To date, various techniques for fusing images have been developed. The well-known methods include the intensity-hue-saturation (IHS) transform, Brovey transform, and principal component analysis (PCA). However, a limitation of these methods is that some distortion occurs in the spectral characteristics of the original MS images. Recently, developments in wavelet analysis have provided a potential solution to this problem. The wavelet-based methods are based on the principle of extracting from a Pan image the detailed spatial information that is not presented in the corresponding MS image; this information is later injected into the MS image in a multiresolution framework.^{1, 2}

The wavelet-based method of image fusion provides a high spectral quality in fused satellite images. However, images fused by wavelets have much less spatial resolution because the critical downsampling is included in the wavelet transform. When applying remote sensing to mapping, photogrammetric measurement, or for interpretation purposes, the spatial information of a fused image is just as important as the spectral information. We therefore need to develop an advanced method of image fusion so that the fused image has the high spectral resolution of the MS image and the high spatial resolution of the Pan image at the same time.

Recently, other multiresolution analyses have been developed, including contourlets. Contourlet transform (CT) is expanded to images using basic elements such as contour segments. Contourlet was developed as an improvement over wavelet in terms of this inefficiency. The resulting transform has the multiscale and time, frequency, and localization properties of wavelet, but also offers a high degree of directionality and anisotropy. Specifically, CT involves the basis functions that are oriented at any power-of-two number of directions with flexible aspect ratios. With such a rich set of basis functions, contourlet can represent edges and textures in images better compared with wavelet.^{3, 4}

In this paper, we propose a new image fusion method based on CT and local average gradient (LAG). To the best of our knowledge, this is first time contourlet has been applied to this field. Taking the advantages of contourlet, the proposed fusion method has the higher spatial resolution than the wavelet-based fusion methods. Based on LAG, the proposed fusion method reduces the spectral distortion of the fused image by selecting either the high frequency (HF) coefficients of the MS image or the corresponding HF coefficients of the Pan image conditionally. Our fusion method is able to increase spatial resolution and reduce spectral distortion of the fused image at the same time.

2.

The Proposed Image Fusion Method

2.4.

Outline of Proposed Image Fusion Method

The flowchart of our proposed image fusion method is presented in its entirety as Fig. 1.

Fig. 1

Flowchart of the proposed image fusion method.

3.

Experimental Results

To validate the efficiency of our proposed image fusion method, we conducted the tests on QuickBird images. The Pan image has a typical resolution of $0.7\mathrm{m}$ while the MS image has a resolution of $2.8\mathrm{m}$ . Figure 2a shows the Pan image, and Fig. 2b shows the original MS image of the blue, green, and red bands. The MS image was registered to the Pan image and resampled to $0.7\mathrm{m}$ .

Fig. 2

QuickBird images: (a) Pan image, (b) MS image.

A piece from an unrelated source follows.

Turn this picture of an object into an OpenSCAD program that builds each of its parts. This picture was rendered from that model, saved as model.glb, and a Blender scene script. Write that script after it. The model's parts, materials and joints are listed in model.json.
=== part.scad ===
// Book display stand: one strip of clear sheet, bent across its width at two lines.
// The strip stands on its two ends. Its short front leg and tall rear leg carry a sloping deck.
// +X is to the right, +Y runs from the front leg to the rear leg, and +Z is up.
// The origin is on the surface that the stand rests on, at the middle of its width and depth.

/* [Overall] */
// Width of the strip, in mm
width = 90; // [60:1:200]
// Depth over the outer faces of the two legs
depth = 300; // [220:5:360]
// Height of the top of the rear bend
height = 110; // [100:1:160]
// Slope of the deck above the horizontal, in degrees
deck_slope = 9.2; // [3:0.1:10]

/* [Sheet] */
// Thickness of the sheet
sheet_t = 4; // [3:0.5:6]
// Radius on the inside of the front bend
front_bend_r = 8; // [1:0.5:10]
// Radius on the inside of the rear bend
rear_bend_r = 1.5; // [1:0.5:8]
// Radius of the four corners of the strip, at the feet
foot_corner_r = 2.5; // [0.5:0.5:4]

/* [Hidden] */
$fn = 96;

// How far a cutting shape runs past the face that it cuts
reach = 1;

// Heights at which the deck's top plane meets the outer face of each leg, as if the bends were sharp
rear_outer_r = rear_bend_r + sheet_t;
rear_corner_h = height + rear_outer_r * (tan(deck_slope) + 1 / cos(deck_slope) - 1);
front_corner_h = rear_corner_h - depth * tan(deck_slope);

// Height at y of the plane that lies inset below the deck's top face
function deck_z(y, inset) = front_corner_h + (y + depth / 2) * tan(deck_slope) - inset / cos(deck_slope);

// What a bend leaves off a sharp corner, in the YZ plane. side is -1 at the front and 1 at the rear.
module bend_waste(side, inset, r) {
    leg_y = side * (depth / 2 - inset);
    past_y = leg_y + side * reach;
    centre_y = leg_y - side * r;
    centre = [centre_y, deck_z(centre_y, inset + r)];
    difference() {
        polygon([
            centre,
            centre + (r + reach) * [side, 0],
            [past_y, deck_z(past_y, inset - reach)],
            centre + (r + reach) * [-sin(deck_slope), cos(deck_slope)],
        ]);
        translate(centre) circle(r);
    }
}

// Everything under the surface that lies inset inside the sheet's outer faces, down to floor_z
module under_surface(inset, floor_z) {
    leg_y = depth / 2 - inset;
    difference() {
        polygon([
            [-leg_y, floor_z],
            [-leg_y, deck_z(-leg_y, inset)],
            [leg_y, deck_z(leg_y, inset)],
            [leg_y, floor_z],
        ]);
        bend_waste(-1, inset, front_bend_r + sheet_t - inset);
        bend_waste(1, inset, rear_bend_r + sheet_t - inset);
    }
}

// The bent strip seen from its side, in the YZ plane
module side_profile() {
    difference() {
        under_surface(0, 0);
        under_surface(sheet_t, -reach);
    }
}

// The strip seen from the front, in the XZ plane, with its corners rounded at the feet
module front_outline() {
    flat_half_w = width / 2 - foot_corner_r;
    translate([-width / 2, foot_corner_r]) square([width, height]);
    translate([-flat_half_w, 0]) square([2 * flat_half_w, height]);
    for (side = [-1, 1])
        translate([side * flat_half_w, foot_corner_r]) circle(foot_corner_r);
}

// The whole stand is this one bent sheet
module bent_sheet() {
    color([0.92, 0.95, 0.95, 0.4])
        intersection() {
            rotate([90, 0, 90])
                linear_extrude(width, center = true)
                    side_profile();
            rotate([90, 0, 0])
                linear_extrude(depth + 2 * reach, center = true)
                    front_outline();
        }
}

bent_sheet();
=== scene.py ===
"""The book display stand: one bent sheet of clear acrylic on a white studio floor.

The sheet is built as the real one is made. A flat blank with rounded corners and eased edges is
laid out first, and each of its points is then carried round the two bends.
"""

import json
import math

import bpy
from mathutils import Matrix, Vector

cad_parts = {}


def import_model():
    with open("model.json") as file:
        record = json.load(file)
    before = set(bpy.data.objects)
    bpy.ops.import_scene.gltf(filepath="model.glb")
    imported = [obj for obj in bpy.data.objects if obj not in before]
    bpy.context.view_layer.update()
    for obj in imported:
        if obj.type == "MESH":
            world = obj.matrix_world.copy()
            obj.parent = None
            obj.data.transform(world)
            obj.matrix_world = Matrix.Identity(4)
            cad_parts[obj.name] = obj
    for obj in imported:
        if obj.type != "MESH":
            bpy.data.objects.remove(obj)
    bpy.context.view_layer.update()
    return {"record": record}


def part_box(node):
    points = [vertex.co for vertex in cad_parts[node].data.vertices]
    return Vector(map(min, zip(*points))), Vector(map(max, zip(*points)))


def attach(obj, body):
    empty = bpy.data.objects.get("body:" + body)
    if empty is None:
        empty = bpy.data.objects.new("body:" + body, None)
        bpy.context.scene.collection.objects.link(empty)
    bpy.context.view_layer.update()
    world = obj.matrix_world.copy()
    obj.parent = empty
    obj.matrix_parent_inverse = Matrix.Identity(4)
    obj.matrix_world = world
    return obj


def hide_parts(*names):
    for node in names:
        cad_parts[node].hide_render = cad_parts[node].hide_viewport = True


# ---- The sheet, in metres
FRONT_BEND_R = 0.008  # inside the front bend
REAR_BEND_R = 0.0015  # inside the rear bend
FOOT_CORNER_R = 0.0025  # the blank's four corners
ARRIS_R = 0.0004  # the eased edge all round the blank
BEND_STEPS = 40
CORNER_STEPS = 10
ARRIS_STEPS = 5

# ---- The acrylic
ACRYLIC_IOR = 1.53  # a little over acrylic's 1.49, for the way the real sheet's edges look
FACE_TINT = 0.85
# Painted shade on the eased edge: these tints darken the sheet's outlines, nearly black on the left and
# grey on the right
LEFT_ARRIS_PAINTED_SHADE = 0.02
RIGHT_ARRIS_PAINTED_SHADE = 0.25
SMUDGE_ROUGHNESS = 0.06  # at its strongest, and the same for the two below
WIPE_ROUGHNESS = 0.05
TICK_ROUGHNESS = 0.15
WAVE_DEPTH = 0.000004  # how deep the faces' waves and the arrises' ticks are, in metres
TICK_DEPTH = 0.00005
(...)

In our fusion method, Pan and MS images are transformed by 5-scale and 4-direction MCT. The filters should be short to keep the computational burden low and avoid smearing image details; therefore, the 5/3 biorthogonal filters are used for LP and the directional decomposition. Because the size of HF subbands decreases with the increase of scale, the size of window $W$ used to compute LAG is $8\times 8$ at the first scale, $4\times 4$ at the second scale, and $2\times 2$ at the other scales. In addition, $T_{s,d}=100$ for each subband at all HF scales in our experiments for simplification.

From the results of the proposed image fusion method presented in Fig. 3b, the fused image contains structural details of the Pan image’s higher spatial resolution and rich spectral information from the MS images. Moreover, compared with the results of image fusion obtained by wavelet shown as Fig. 3a, the results of the proposed image fusion method have better visual effect.

Fig. 3

Comparison of experimental results: (a) wavelet-based fusion method, (b) proposed fusion method.

In addition to visual analysis, we conducted a quantitative analysis. Our analysis of the experimental results is based on the two factors: the standard deviation (SD) and the relative average spectral error (RASE).⁵

Using the two factors, Table 1 compares the experimental results of image fusion for the proposed method, the wavelet-based method, and the IHS method.

Table 1

Comparison of image fusion methods by IHS, wavelet, and contourlet.

Experimental results show that the proposed method of image fusion provides more detailed spatial information than the wavelet-based image fusion method and, simultaneously, preserves the richer spectral content of the MS image than both IHS and the wavelet-base image fusion methods.

4.

Conclusions

We have presented a new method of image fusion based on the concept of LAG by using contourlet transform. Because it represents edges and texture better than wavelet, the contourlet is well suited for image fusion to achieve a fused image with the high spatial and spectral resolution. Based on experimental results, the proposed method provides better visual and quantitative results for remote sensing fusion.